You'll obviously be able to see Andy Serkis' full performance in the film, but he can briefly be spotted a couple times in the trailers - the first being in the screenshot above, and a second time in the shot below:
Regardless of exactly how Andy Serkis was able to put himself through that painstaking process in the making of Long Shot, at the end of the day it was something for which Jonathan Levine expressed extreme admiration and appreciation. Said the director,
It was amazing for us, because for me it reminded me of Coming To America or Dick Tracy, you know - movies where you're like, 'Who is that guy?' and that part of it becomes part of the fun of the movie.

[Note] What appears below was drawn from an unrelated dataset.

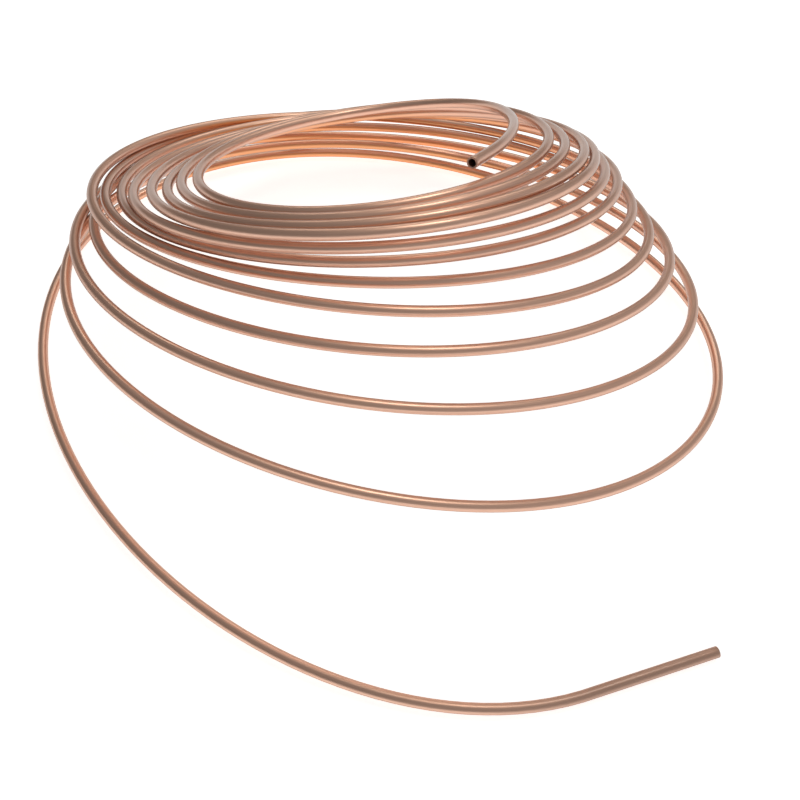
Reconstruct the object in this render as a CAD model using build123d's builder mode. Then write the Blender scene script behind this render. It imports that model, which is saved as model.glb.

So it was always came from a fun place, and it was always consistent with what we were going for tonally. What's great about Serkis is he's a director too, so he knew he wasn't like 'going rogue.' It was a collaborative decision, but it was one that I was just kind of like, 'Dude, you really want to be here six hours longer than you have to?' I love directing, but you know, as soon as that whistle blows, I'm out the door. [laughs]
You can watch Seth Rogen, Charlize Theron, and Jonathan Levine discuss their time working with Andy Serkis in the making of Long Shot by clicking play on the video below.
Also starring O’Shea Jackson Jr., Ravi Patel, June Diane Raphael, Alexander Skarsgard, and Bob Odenkirk, Long Shot is a romantic comedy that ultimately follows the relationship between the aforementioned Fred Flarsky and Charlotte Field, the latter having previously been the former’s babysitter. After losing his job, Flarsky winds up becoming a part of Field’s speechwriting team, and while he starts to learn how to not constantly get in his own way, she is also inspired to stand up for the ideals in which she believes. It’s one of the best comedies of the year so far, so be sure to look for it in a theater near you when it’s released this Friday.